Write out the material below again, unchanged.
-*-
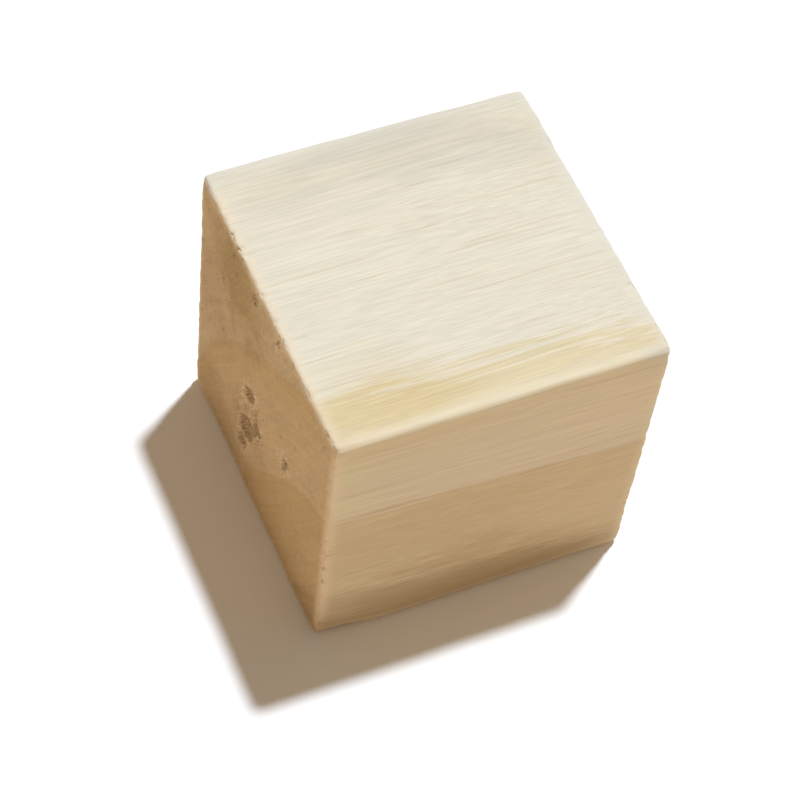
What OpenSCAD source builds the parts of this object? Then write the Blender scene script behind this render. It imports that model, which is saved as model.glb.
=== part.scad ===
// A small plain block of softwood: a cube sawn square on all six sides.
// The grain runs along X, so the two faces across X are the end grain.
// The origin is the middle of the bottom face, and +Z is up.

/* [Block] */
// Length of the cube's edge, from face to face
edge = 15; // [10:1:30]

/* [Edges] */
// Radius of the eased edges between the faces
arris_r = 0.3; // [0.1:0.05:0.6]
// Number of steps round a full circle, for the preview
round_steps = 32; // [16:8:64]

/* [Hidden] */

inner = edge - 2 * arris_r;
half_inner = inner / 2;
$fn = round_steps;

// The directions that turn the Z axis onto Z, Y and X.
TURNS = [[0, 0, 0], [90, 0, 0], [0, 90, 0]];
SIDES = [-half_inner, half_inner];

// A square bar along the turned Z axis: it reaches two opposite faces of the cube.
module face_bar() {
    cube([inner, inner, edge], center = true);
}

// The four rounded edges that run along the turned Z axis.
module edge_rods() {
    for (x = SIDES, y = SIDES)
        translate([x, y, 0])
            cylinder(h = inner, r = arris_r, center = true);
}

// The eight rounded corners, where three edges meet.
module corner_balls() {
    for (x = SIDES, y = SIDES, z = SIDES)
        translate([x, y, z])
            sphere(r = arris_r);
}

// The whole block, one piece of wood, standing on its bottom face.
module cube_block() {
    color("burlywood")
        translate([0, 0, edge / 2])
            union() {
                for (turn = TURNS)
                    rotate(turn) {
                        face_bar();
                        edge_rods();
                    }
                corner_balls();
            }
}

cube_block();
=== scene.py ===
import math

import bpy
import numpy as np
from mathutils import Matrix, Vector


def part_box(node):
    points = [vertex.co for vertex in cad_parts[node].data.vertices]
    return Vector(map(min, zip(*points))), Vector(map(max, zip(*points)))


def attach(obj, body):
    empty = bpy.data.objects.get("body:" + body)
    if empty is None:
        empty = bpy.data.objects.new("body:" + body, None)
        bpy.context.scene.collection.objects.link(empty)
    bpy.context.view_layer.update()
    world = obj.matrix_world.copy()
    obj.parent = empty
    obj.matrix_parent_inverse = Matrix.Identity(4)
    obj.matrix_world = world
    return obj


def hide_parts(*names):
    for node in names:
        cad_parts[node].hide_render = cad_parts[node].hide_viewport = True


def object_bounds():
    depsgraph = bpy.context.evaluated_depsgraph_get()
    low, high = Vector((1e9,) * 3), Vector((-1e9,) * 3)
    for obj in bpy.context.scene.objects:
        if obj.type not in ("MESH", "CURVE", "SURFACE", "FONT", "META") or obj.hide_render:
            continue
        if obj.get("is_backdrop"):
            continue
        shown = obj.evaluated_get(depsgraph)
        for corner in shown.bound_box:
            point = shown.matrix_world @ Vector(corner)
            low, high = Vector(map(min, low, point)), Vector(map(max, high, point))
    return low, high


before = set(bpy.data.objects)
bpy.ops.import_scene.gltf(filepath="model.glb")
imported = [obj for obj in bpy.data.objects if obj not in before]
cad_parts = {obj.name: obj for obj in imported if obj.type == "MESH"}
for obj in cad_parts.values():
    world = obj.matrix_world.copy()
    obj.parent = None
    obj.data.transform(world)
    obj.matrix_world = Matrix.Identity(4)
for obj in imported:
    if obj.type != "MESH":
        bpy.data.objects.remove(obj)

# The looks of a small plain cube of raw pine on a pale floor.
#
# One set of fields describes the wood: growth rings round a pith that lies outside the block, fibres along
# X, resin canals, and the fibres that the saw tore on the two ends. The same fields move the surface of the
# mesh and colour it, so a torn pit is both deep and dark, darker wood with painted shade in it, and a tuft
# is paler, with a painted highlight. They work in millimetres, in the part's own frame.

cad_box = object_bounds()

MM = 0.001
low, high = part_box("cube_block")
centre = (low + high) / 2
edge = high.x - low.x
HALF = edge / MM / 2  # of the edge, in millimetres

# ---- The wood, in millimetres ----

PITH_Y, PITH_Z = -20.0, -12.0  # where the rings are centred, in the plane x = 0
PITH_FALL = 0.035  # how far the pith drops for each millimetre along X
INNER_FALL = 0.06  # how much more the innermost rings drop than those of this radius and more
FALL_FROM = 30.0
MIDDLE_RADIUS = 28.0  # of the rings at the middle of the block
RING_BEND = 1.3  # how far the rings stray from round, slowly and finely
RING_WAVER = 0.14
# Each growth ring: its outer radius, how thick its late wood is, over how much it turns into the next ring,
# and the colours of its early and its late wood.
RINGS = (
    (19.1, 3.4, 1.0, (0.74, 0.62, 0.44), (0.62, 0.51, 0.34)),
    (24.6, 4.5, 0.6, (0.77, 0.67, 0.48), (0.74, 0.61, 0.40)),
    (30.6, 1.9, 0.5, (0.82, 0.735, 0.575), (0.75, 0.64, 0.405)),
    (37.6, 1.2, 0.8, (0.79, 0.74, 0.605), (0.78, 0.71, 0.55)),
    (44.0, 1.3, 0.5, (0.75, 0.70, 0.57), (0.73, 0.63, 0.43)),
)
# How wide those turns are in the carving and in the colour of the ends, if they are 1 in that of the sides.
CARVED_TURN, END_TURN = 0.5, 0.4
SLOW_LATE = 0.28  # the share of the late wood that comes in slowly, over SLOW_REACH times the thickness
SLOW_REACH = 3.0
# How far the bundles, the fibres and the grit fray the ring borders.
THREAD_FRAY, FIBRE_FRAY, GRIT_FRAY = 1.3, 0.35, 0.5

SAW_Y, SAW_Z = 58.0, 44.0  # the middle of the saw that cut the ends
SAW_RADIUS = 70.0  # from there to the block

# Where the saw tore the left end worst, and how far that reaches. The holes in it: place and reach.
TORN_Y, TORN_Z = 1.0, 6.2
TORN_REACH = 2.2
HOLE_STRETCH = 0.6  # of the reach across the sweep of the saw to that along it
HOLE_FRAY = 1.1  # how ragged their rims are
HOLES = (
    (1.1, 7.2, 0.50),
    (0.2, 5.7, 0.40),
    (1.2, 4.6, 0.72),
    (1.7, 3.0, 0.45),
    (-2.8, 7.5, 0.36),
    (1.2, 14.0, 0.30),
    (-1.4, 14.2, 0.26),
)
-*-
OUTPUT FOR THIS EXERCISE:
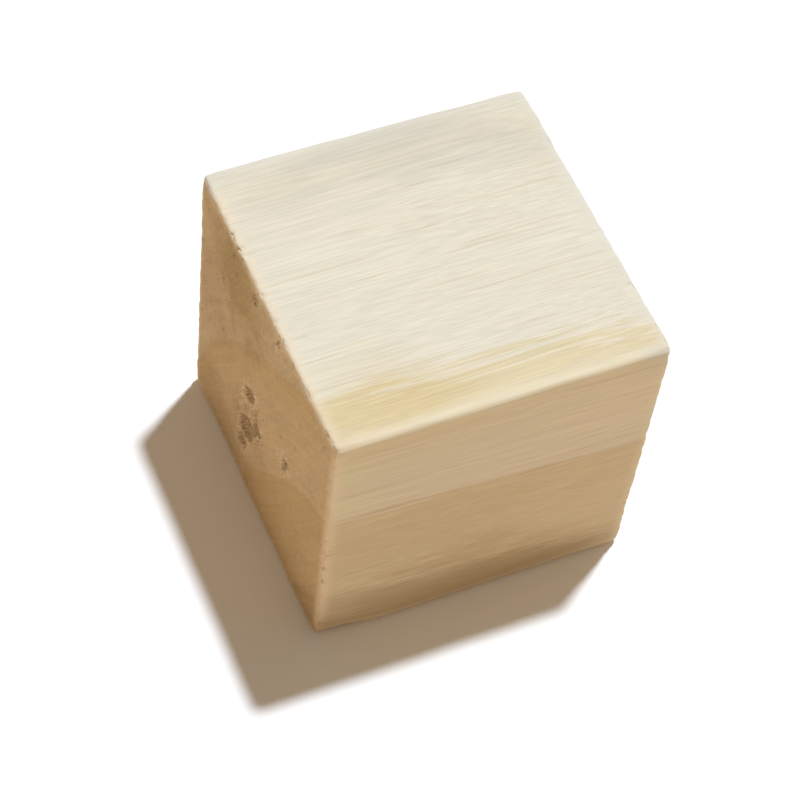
What OpenSCAD source builds the parts of this object? Then write the Blender scene script behind this render. It imports that model, which is saved as model.glb.
=== part.scad ===
// A small plain block of softwood: a cube sawn square on all six sides.
// The grain runs along X, so the two faces across X are the end grain.
// The origin is the middle of the bottom face, and +Z is up.

/* [Block] */
// Length of the cube's edge, from face to face
edge = 15; // [10:1:30]

/* [Edges] */
// Radius of the eased edges between the faces
arris_r = 0.3; // [0.1:0.05:0.6]
// Number of steps round a full circle, for the preview
round_steps = 32; // [16:8:64]

/* [Hidden] */

inner = edge - 2 * arris_r;
half_inner = inner / 2;
$fn = round_steps;

// The directions that turn the Z axis onto Z, Y and X.
TURNS = [[0, 0, 0], [90, 0, 0], [0, 90, 0]];
SIDES = [-half_inner, half_inner];

// A square bar along the turned Z axis: it reaches two opposite faces of the cube.
module face_bar() {
    cube([inner, inner, edge], center = true);
}

// The four rounded edges that run along the turned Z axis.
module edge_rods() {
    for (x = SIDES, y = SIDES)
        translate([x, y, 0])
            cylinder(h = inner, r = arris_r, center = true);
}

// The eight rounded corners, where three edges meet.
module corner_balls() {
    for (x = SIDES, y = SIDES, z = SIDES)
        translate([x, y, z])
            sphere(r = arris_r);
}

// The whole block, one piece of wood, standing on its bottom face.
module cube_block() {
    color("burlywood")
        translate([0, 0, edge / 2])
            union() {
                for (turn = TURNS)
                    rotate(turn) {
                        face_bar();
                        edge_rods();
                    }
                corner_balls();
            }
}

cube_block();
=== scene.py ===
import math

import bpy
import numpy as np
from mathutils import Matrix, Vector


def part_box(node):
    points = [vertex.co for vertex in cad_parts[node].data.vertices]
    return Vector(map(min, zip(*points))), Vector(map(max, zip(*points)))


def attach(obj, body):
    empty = bpy.data.objects.get("body:" + body)
    if empty is None:
        empty = bpy.data.objects.new("body:" + body, None)
        bpy.context.scene.collection.objects.link(empty)
    bpy.context.view_layer.update()
    world = obj.matrix_world.copy()
    obj.parent = empty
    obj.matrix_parent_inverse = Matrix.Identity(4)
    obj.matrix_world = world
    return obj


def hide_parts(*names):
    for node in names:
        cad_parts[node].hide_render = cad_parts[node].hide_viewport = True


def object_bounds():
    depsgraph = bpy.context.evaluated_depsgraph_get()
    low, high = Vector((1e9,) * 3), Vector((-1e9,) * 3)
    for obj in bpy.context.scene.objects:
        if obj.type not in ("MESH", "CURVE", "SURFACE", "FONT", "META") or obj.hide_render:
            continue
        if obj.get("is_backdrop"):
            continue
        shown = obj.evaluated_get(depsgraph)
        for corner in shown.bound_box:
            point = shown.matrix_world @ Vector(corner)
            low, high = Vector(map(min, low, point)), Vector(map(max, high, point))
    return low, high


before = set(bpy.data.objects)
bpy.ops.import_scene.gltf(filepath="model.glb")
imported = [obj for obj in bpy.data.objects if obj not in before]
cad_parts = {obj.name: obj for obj in imported if obj.type == "MESH"}
for obj in cad_parts.values():
    world = obj.matrix_world.copy()
    obj.parent = None
    obj.data.transform(world)
    obj.matrix_world = Matrix.Identity(4)
for obj in imported:
    if obj.type != "MESH":
        bpy.data.objects.remove(obj)

# The looks of a small plain cube of raw pine on a pale floor.
#
# One set of fields describes the wood: growth rings round a pith that lies outside the block, fibres along
# X, resin canals, and the fibres that the saw tore on the two ends. The same fields move the surface of the
# mesh and colour it, so a torn pit is both deep and dark, darker wood with painted shade in it, and a tuft
# is paler, with a painted highlight. They work in millimetres, in the part's own frame.

cad_box = object_bounds()

MM = 0.001
low, high = part_box("cube_block")
centre = (low + high) / 2
edge = high.x - low.x
HALF = edge / MM / 2  # of the edge, in millimetres

# ---- The wood, in millimetres ----

PITH_Y, PITH_Z = -20.0, -12.0  # where the rings are centred, in the plane x = 0
PITH_FALL = 0.035  # how far the pith drops for each millimetre along X
INNER_FALL = 0.06  # how much more the innermost rings drop than those of this radius and more
FALL_FROM = 30.0
MIDDLE_RADIUS = 28.0  # of the rings at the middle of the block
RING_BEND = 1.3  # how far the rings stray from round, slowly and finely
RING_WAVER = 0.14
# Each growth ring: its outer radius, how thick its late wood is, over how much it turns into the next ring,
# and the colours of its early and its late wood.
RINGS = (
    (19.1, 3.4, 1.0, (0.74, 0.62, 0.44), (0.62, 0.51, 0.34)),
    (24.6, 4.5, 0.6, (0.77, 0.67, 0.48), (0.74, 0.61, 0.40)),
    (30.6, 1.9, 0.5, (0.82, 0.735, 0.575), (0.75, 0.64, 0.405)),
    (37.6, 1.2, 0.8, (0.79, 0.74, 0.605), (0.78, 0.71, 0.55)),
    (44.0, 1.3, 0.5, (0.75, 0.70, 0.57), (0.73, 0.63, 0.43)),
)
# How wide those turns are in the carving and in the colour of the ends, if they are 1 in that of the sides.
CARVED_TURN, END_TURN = 0.5, 0.4
SLOW_LATE = 0.28  # the share of the late wood that comes in slowly, over SLOW_REACH times the thickness
SLOW_REACH = 3.0
# How far the bundles, the fibres and the grit fray the ring borders.
THREAD_FRAY, FIBRE_FRAY, GRIT_FRAY = 1.3, 0.35, 0.5

SAW_Y, SAW_Z = 58.0, 44.0  # the middle of the saw that cut the ends
SAW_RADIUS = 70.0  # from there to the block

# Where the saw tore the left end worst, and how far that reaches. The holes in it: place and reach.
TORN_Y, TORN_Z = 1.0, 6.2
TORN_REACH = 2.2
HOLE_STRETCH = 0.6  # of the reach across the sweep of the saw to that along it
HOLE_FRAY = 1.1  # how ragged their rims are
HOLES = (
    (1.1, 7.2, 0.50),
    (0.2, 5.7, 0.40),
    (1.2, 4.6, 0.72),
    (1.7, 3.0, 0.45),
    (-2.8, 7.5, 0.36),
    (1.2, 14.0, 0.30),
    (-1.4, 14.2, 0.26),
)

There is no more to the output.